At around 7000’ I smelled the sharp tangy perfume of gin and rounded a bend into a forest of sweet blue/green juniper and fir, the trees rifling diagonally from the earth, permanently bowed from the prevailing winds. The trail softened only slightly to a darker sediment and continued to curve between the peaks, shadowed by the twin hulks of the northern ridgeline and the southern reef escarpment.
A mile from the summit, I stopped to take in the view and laughed to myself. I’d heard that “everything is bigger in Texas,” but didn’t expect NOAA to succumb to the exaggeration with that forecast, nor the National Park Service– who’d claimed this to be a 6-8 hour hike, and even at my plodding pace it was looking as though I would amble to the top of Texas in two hours flat.
Just then, from the clear white sky, it started to snow.
This might have been the only weather pattern that hadn’t been forecasted over the past week. Still more amused than deterred, I continued to climb, the heavy wet flakes drifting gently around me and melting on contact. I gave a cheery wave to a pair of hikers on their way down– the first I’d seen all day– and greeted them with, “didn’t expect this, eh?” They mumbled something back, their pink faces tight and grim beneath the hats tied down tightly around their ears. Idly I reflected how some people were so sensitive to mild changes in weather as I followed the trail around a tight exposed arete and was nearly knocked on my ass by a gust of freezing wind.
I retreated downhill to hastily zip up my jacket, then peeked back around the corner edge like I was checking for sniper fire. The wind was still there, rushing through a funnel created by the parallel ridges until it drove into the trail like a blast from a cannon. I leaned down into it, fighting my hood into place as the wet snow battered against me, driving through my layers to burn against my skin.
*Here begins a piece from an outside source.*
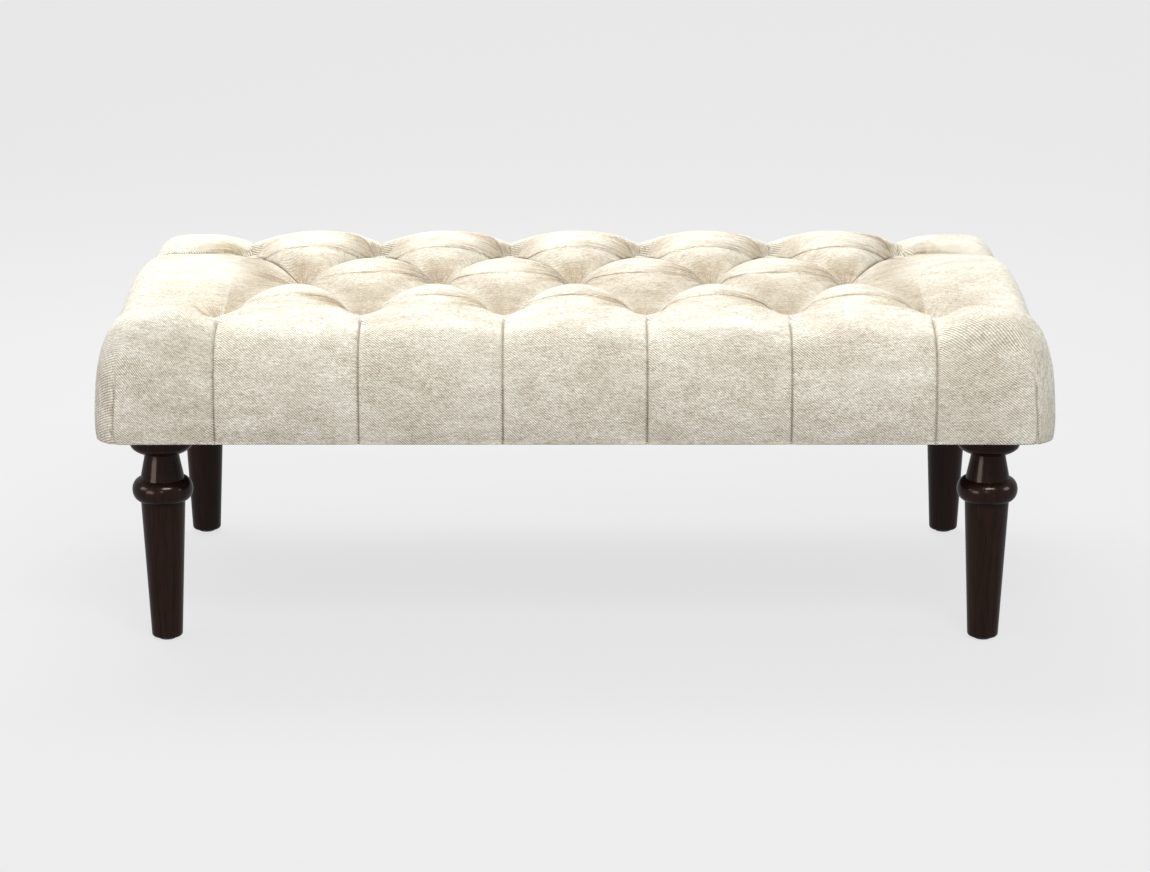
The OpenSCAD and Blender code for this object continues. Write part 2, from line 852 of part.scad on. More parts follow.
front_rail();
back_rail();
left_rail();
right_rail();
left_cross_rail();
right_cross_rail();
corner_block_front_left();
corner_block_front_right();
corner_block_back_left();
corner_block_back_right();
corner_dowels();
corner_block_screws();
cross_rail_screws();
seat_deck();
deck_screws();
foam_block();
batting();
seat_cover();
button_caps();
button_backs();
tufting_twine();
twine_washers();
cover_staples();
dust_cover();
dust_cover_staples();
leg_front_left();
leg_front_right();
leg_back_left();
leg_back_right();
leg_plates();
leg_plate_screws();
hanger_bolts();
foot_glides();
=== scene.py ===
# %% [markdown]
# # Button tufted footstool
# A long upholstered bench on four turned legs. The cushion is one cloth, pulled down at
# 17 buttons and pleated between them, over batting and foam on a pine frame.
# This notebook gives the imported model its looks: soft pieces, turned legs, finishes, light.

# %% Start
import json
import math
import bmesh
import bpy
import numpy as np
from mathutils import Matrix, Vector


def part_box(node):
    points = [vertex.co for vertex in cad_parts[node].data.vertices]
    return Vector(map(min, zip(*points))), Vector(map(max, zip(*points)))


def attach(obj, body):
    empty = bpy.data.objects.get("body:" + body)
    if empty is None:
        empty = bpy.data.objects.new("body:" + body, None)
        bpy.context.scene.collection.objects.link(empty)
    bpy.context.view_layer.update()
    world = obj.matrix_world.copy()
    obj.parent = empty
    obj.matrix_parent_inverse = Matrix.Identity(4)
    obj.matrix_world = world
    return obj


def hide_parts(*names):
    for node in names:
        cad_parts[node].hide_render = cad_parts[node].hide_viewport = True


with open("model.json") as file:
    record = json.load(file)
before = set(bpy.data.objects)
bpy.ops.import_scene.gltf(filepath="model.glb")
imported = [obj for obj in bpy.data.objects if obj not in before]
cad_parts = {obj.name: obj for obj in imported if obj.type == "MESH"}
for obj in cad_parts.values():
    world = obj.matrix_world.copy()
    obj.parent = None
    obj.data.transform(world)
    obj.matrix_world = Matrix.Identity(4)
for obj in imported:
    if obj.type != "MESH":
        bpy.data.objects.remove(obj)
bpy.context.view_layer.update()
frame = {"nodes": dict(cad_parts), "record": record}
print("CAD nodes:", len(frame["nodes"]))

# %% [markdown]
# ## Camera
# The camera stands 4.4 m in front of the stool's middle, 1.4 m up, looking 15 degrees down.
# It was solved from the four leg axes, the feet and the tuft rows, so its lens isn't shifted.

# %% Camera
def shown(name, data):
    """A new object at the origin, linked to the scene."""
    obj = bpy.data.objects.new(name, data)
    bpy.context.scene.collection.objects.link(obj)
    return obj


CAMERA_PITCH = 15.02
camera_data = bpy.data.cameras.new("camera")
camera_data.sensor_width = 36.0
camera_data.lens = 106.0
camera_data.clip_end = 60.0
camera = shown("camera", camera_data)
camera.location = (0.0, -4.436, 1.3956)
camera.rotation_euler = (math.radians(90 - CAMERA_PITCH), 0.0, 0.0)
bpy.context.scene.camera = camera
print("camera at", tuple(round(v, 3) for v in camera.location))

# %% [markdown]
# ## Node helpers
# Every finish below is a small node graph. Nodes could be placed by hand in the editor, but a
# script can be read, repeated and changed in one place. `Graph` adds a node, sets its inputs by
# name and links whatever is a socket, so that each line below reads like a formula.

# %% Node helpers
class Graph:
    """Adds nodes to one tree: values are set on inputs, and sockets are linked to them."""

    def __init__(self, tree):
        self.tree = tree

    def put(self, value, socket):
        if isinstance(value, bpy.types.NodeSocket):
            self.tree.links.new(value, socket)
        else:
            socket.default_value = value

    def add(self, kind, inputs=None, **settings):
        node = self.tree.nodes.new(kind)
        for name, value in settings.items():
            setattr(node, name, value)
        for key, value in (inputs or {}).items():
            self.put(value, node.inputs[key])
        return node

    def math(self, operation, a, b=0.0, c=0.0):
        return self.add("ShaderNodeMath", {0: a, 1: b, 2: c}, operation=operation).outputs[0]

    def times(self, a, b):
        return self.math("MULTIPLY", a, b)

    def vector(self, operation, a, b=(0.0, 0.0, 0.0)):
        node = self.add("ShaderNodeVectorMath", {0: a, 1: b}, operation=operation)
        return node.outputs["Value" if operation in ("LENGTH", "DOT_PRODUCT") else "Vector"]

    def scaled(self, vector, scale):
        node = self.add("ShaderNodeVectorMath", {0: vector, "Scale": scale}, operation="SCALE")
        return node.outputs["Vector"]

    def join(self, x=0.0, y=0.0, z=0.0):
        return self.add("ShaderNodeCombineXYZ", {0: x, 1: y, 2: z}).outputs[0]

    def split(self, vector):
        return self.add("ShaderNodeSeparateXYZ", {0: vector}).outputs

    def attribute(self, name):
        return self.split(self.add("ShaderNodeAttribute", attribute_name=name).outputs["Vector"])

    def noise(self, vector, scale, detail=3.0, roughness=0.5):
        inputs = {"Vector": vector, "Scale": scale, "Detail": detail, "Roughness": roughness}
        return self.add("ShaderNodeTexNoise", inputs).outputs["Fac"]

    def mix(self, factor, a, b, blend="MIX"):
        inputs = {0: factor, 6: a, 7: b}
        return self.add("ShaderNodeMix", inputs, data_type="RGBA", blend_type=blend).outputs[2]

    def ramp(self, factor, low, high):
        inputs = {"Value": factor, "From Min": low, "From Max": high}
        return self.add("ShaderNodeMapRange", inputs).outputs["Result"]

    def bump(self, height, distance, strength=1.0, normal=None):
        inputs = {"Height": height, "Distance": distance, "Strength": strength}
        if normal:
            inputs["Normal"] = normal
        return self.add("ShaderNodeBump", inputs).outputs["Normal"]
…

With every step the clouds skated in faster, grey freight trains against the white sky. They swallowed the landscape: first the distant view, then the mountain peaks, and finally the few scant leaning trees that clung desperately to the edge of the trail. I crept along hugging the sheer rock face to my right, the cold wet rock more welcoming than the invisible dropoff to my left.
Fully exposed now, the winds swirled in every direction, occasionally pausing for a moment to gather their energy for a powerful gust. I could see down the trail for only about three meters before it was shrouded in a tenacious white mist, and I realized the heavy clouds I’d seen driving through the sky were now sharing the trail with me, not floating delicately around the summit of the mountain but pressing relentlessly through it, pushed into the rock by the mighty winds.
I trudged onward through the now familiar pattern of icy wind, sleet, rocks; finally a switchback, and then icy wind from a different direction. After an indeterminate amount of time–it seemed like hours since I’d poked at sunlit fossils a scant two miles below–a foreign shape loomed out of the snowy mist. I nearly walked past it, but this was it, the strange obelisk marking the summit. I clambered up to it and hid from the wind in its leeward shadow, fumbling my numb hands around my well-earned summit beer and shakily signing the log book with an oath to never trust a Texan weather report again.
my view is on the left, and the same vantage point is on the right.
About the beer:
Shiner Bock is arguably not truly a bock, but it is inarguably a classic. It’s a refreshing dark lager that smells of gently toasted grains like a Saltine cracker and is just as inoffensive, one of those rare brews that some people love, but everyone from beer-haters to beer-snobs will shrug and nod and happily finish off a bottle on a sunny day, a late night, or while fighting the wind on the snow-dusted peak of a petrified ocean reef.